I used the iSight as an input device for scanning the barcodes and was generally impressed by how it worked. It takes a while to figure out how far to put the barcode in front of your camera, at what angle, and to get used to the image being reversed. There’s scope for improvement here – the amount of times I found myself moving my book one way to try and get the barcode closer to the middle of the camera only to find it moving in the opposite direction on screen… All in all, this part of the experience – the camera capturing the barcode – was pretty successful and pretty cool. Eight out of ten because I didn’t have to buy a new barcode scanner.

However the utility of the barcode scanning proved a little less than totally useful. Books were okay – once it had captured the barcode, it queried Amazon and managed to return useful information on 128 of the 135-140 books I tried to scan. Not all the covers came back correctly and not all books came back with a cover at all, but that’s to be expected. Publishers change covers all the time and some of my books are pretty obscure.

When using the barcode scanning to identify CDs, DVDs and videos however the Amazon API via Delicious Library brought back precisely no results. You read that right. That’s no recognised albums or DVDs out of around two hundred scanned. So basically – if you’re hoping to use Delicious Library to quickly scan and track albums or DVDs then all I can say is that this is not something that my experience of using the software would support. Again this could be a function of me being in the UK and having bought all my DVDs and CDs in the UK, but I’m not sure I’m convinced that that’s the case. Utility for books: seven out of ten, utility for CDs / DVDs / Videos: 1 out of ten. Maybe two at a pinch.
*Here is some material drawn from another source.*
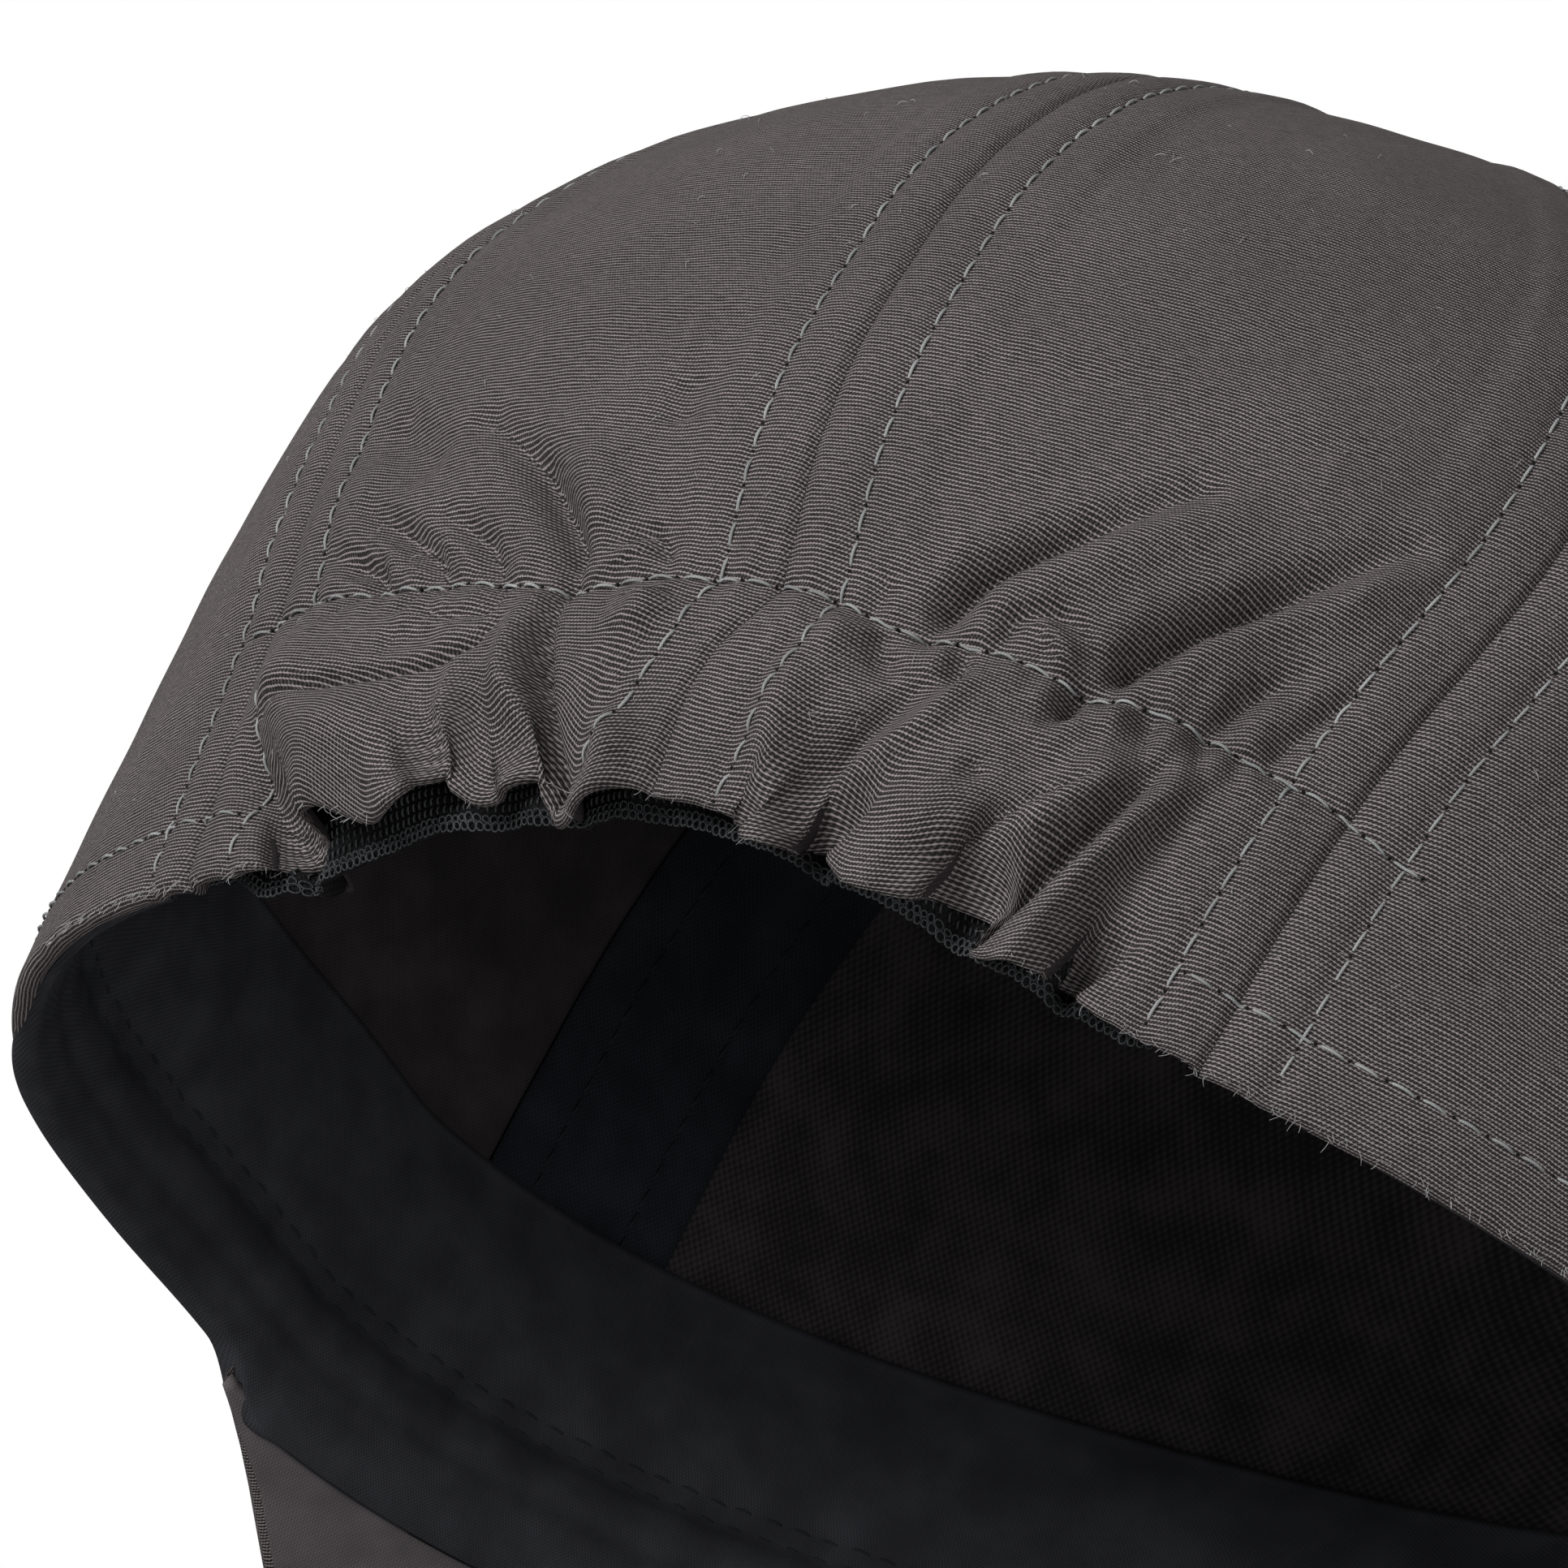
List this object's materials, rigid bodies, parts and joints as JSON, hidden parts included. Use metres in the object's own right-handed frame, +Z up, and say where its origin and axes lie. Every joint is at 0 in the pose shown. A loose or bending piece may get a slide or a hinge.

So what about the quality of the information that comes back? Well you get fields from Amazon that might include name of book, author, publisher, release date, illustrator, genres, formats, ASIN, ratings, language, number of pages, value, retail price (and other stuff). Just over half of these fields come back filled with data. Delicious Library adds some other fields you can fill in yourself – including the location in your house, whether it’s been signed by an author and what you paid for it. Some of these fields seem pretty useful, others (the genres) clearly fulfil clear business needs for Amazon but are almost totally useless for everyone else. There’s also a different view for seeing ‘similar items’ on Amazon.com – which is of mixed utility. I guess it’s nice to have it with you on your computer, but on occasion it seems like the whole interface is designed to be like an iTunes for physical products – complete with the continual imperative to buy. Not a big deal, though. Not bad. Five out of ten?
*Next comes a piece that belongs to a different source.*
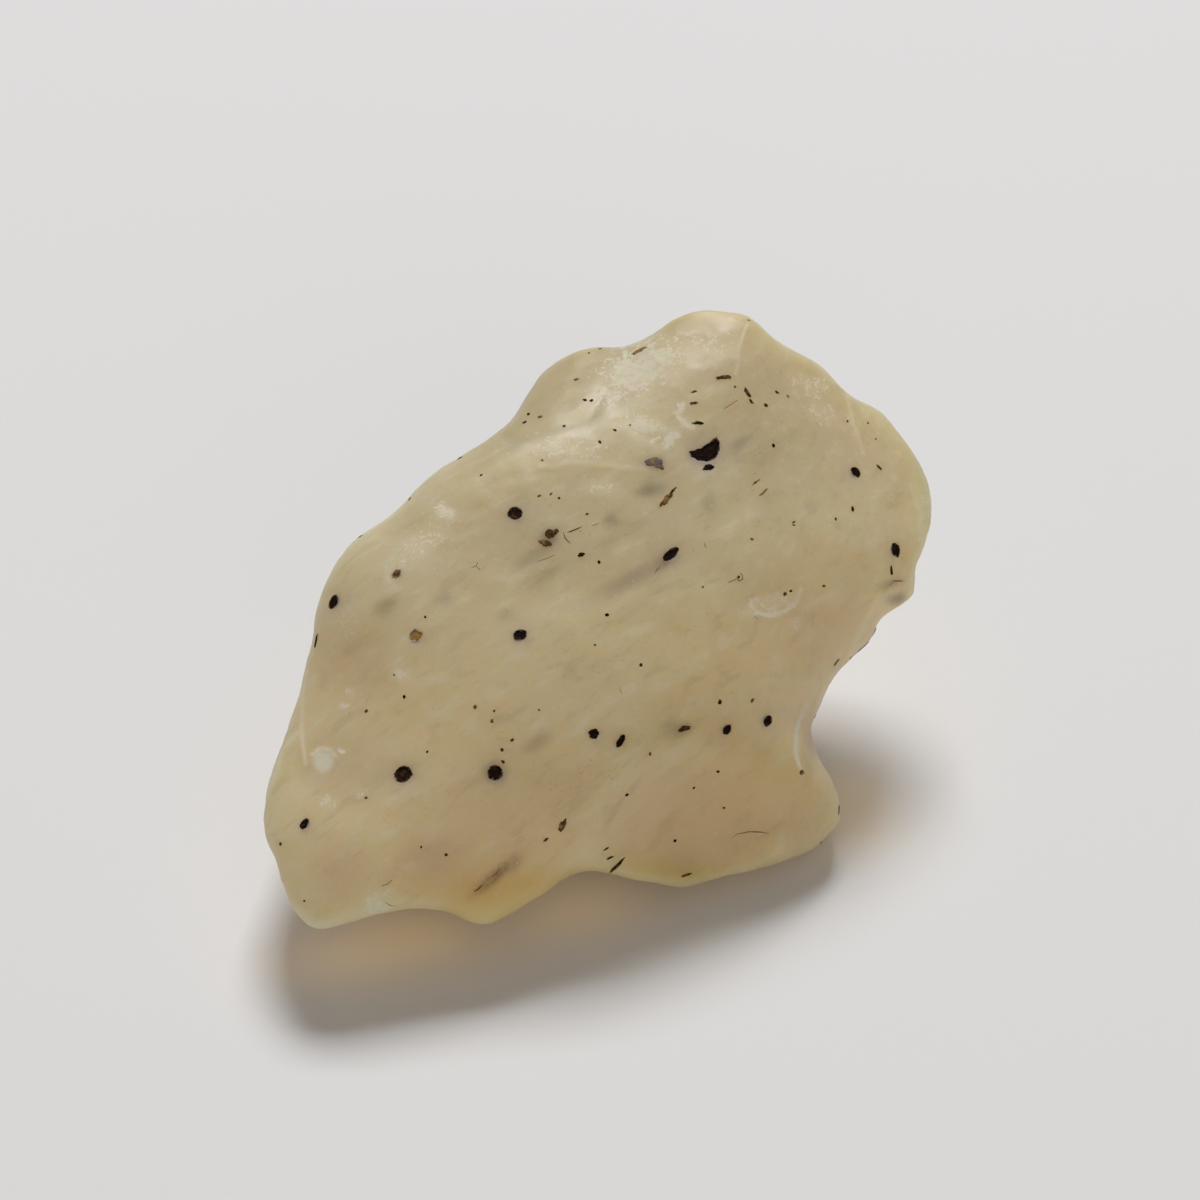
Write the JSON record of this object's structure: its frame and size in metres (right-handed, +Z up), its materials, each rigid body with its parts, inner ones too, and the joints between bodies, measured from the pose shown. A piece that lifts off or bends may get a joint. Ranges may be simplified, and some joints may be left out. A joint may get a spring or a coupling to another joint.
{
  "type": "libyan desert glass",
  "caption": "Natural nodule of translucent pale yellow desert glass with wind-worn facets, a notched side and open bubbles, lying on a worn flat of its underside.",
  "frame": {"origin": "middle of the box seen from above, on the plane of the worn flat that the stone lies on", "axes": "+X runs along the stone's length across its broad face, +Y runs back under the raised crown, +Z is up; the broad face looks towards -Y and up"},
  "size_m": [0.0336, 0.0308, 0.0215],
  "materials": {
    "desert_glass": "translucent pale yellow natural glass, satin, wind-worn"
  },
  "bodies": {
    "root": {"desert_glass": "desert_glass"}
  },
  "joints": []
}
Then there’s the interface for lending things to people. For some reason when I started the application it chose five apparently completely random people from my Apple Address Book with whom I might wish to swap books and stuff. The initial impression I had (given that four of the five were people I work with) were that the people on the list were people within my Rendezvous orbit. This does not appear to be the case – it just seemed to choose people completely at random. You can add as many people as you want, it seems, but the interface element doesn’t seem large enough to support a big list and there’s no way to remove the buddy images or anything. You don’t seem to be able to move them around or reorder them either. People appear to be ordered by their first names alone.
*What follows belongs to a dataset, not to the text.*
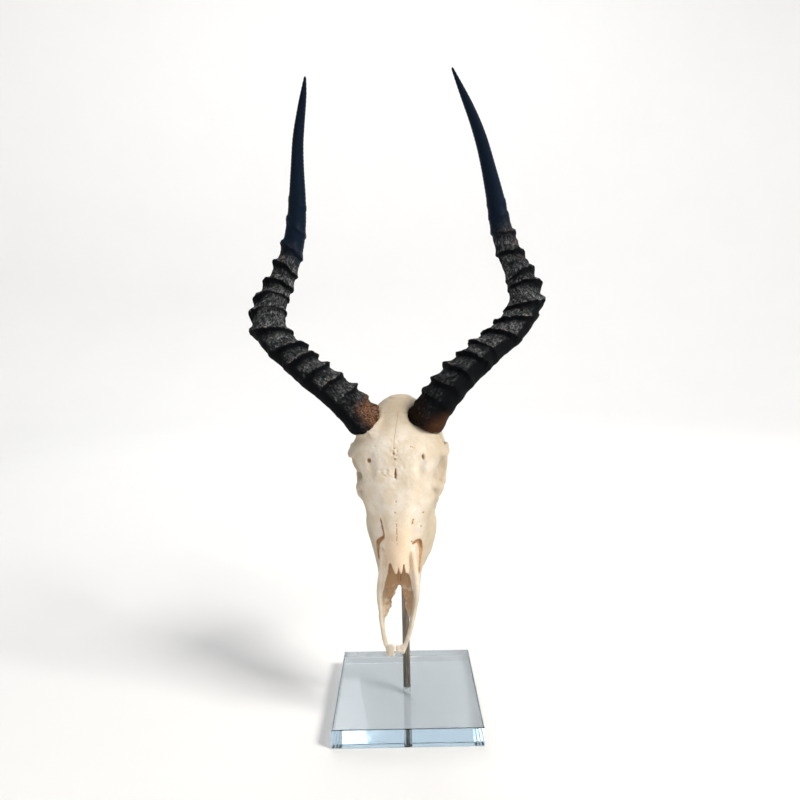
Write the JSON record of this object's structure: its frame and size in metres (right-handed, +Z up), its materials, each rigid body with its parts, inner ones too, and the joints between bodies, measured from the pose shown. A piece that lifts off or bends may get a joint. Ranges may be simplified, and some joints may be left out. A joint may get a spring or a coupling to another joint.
{
  "type": "mounted impala skull",
  "caption": "Long horned antelope skull without its lower jaw, held nose down on an upright rod that stands in a square block of clear acrylic.",
  "frame": {"origin": "centre of the slab's flat underside", "axes": "+Z up along the rod to the horns; the face looks along -Y; +X is to the right of a viewer who looks at the face"},
  "size_m": [0.3128, 0.155, 0.6809],
  "materials": {
    "bone": "dry matte bone, stained brown in its hollows",
    "horn_sheath": "rough ringed horn, smooth and satin towards the tip",
    "enamel": "satin tooth enamel",
    "steel": "plain drawn steel, slightly dull",
    "acrylic": "clear polished acrylic"
  },
  "bodies": {
    "root": {"skull": "bone", "horn_left": "horn_sheath", "horn_right": "horn_sheath", "tooth_left_1": "enamel", "tooth_left_2": "enamel", "tooth_left_3": "enamel", "tooth_left_4": "enamel", "tooth_left_5": "enamel", "tooth_left_6": "enamel", "tooth_right_1": "enamel", "tooth_right_2": "enamel", "tooth_right_3": "enamel", "tooth_right_4": "enamel", "tooth_right_5": "enamel", "tooth_right_6": "enamel", "rod": "steel", "base": "acrylic"}
  },
  "joints": []
}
If you select someone you are then presented list of the things that you have let them borrow. You can drag a book or a DVD or a CD to their name and select (quite beautifully) a day on a calendar when they should return it. You can even print out little cards if you want. This is all relatively nice. However it’s also an enormously missed opportunity. If they have Delicious Library too there doesn’t appear to be any Rendezvous functionality that could allow you to hook into their libraries. If someone’s nearby you should be able to see their library – even query it. There’s no functionality that would alllow you to drag a book to one of those libraries in order to lend it to them and none to allow them to see it appearing on their screen as part of their library, complete with details about when it should be returned. All of this is a shame and makes it feel like a job half-done. ‘Smart shelves’ would have been nice too (including the option to make shelves based on Genre information).

And for every bit of missed functionality that would seem obvious given the structure of the product, there’s some other thing lurking in there somewhere that doesn’t really seem to be particularly useful. By default it will speak the name of any product that it can get Amazon to recognise. Er, great. Thanks for that. Apparently it can be controlled by spoken commands as well. Fully worked through design / functionality choices: four our of ten.

Finally I should talk about some of the user interface things that I noticed around the place. The search box is nicely Apple-style and responsive. Good work there. There are some lovely UI bits that are very different from the stuff that David Watanabe has produced for NewsFire and Acquisition but equally good. The top of the main ‘shelf’ pane has some particularly lovely little widgets, and unlike many OSX apps they get the look and feel of the brushed-metal buttons spot on. All in all it looks pretty lovely and what’s there mostly works extremely well conceptually.

But while it works conceptually, the app is – on occasion – clearly not working terribly well in practice. Selecting individual items for deletion seems occasionally to have some pretty strange effects, and it appears like you lose or delete the objects in between the ones you have selected. This is either a clear bug that needs to be fixed or a highly confusing bit of UI work. Another example of this confusing UI work is that when you delete some things from a list, you are always taken up to the top of the list again afterwards. If you imagine using iTunes and deleting a song in a 10000 song strong library only to completely lose your place and have to carefully find it again, then you’ll probably realise how infuriating this kind of stuff can be (particularly as the application isn’t exactly punchy to use).

All in all my reaction to Delicious Library is that it’s an extremely interesting beta product that I just got suckered into paying $40 for. Give it six months and it might be really really worth buying and playing with. But in the meantime there are too many rough edges, too many bits of functionality that don’t seem to be in place and too many UI quirks in need of resolution for me to recommend it in good conscience. The lack of international support seems particualrly galling since there’s absolutely no shortage of international support for buying the damn thing in the first place.

In conclusion: loads of potential, come back in six months when it might have moved from a four our of ten app to a nine out of ten app. But play with the demo for longer first (and pray that they don’t have the nerve to put all their promised features in a paid upgrade).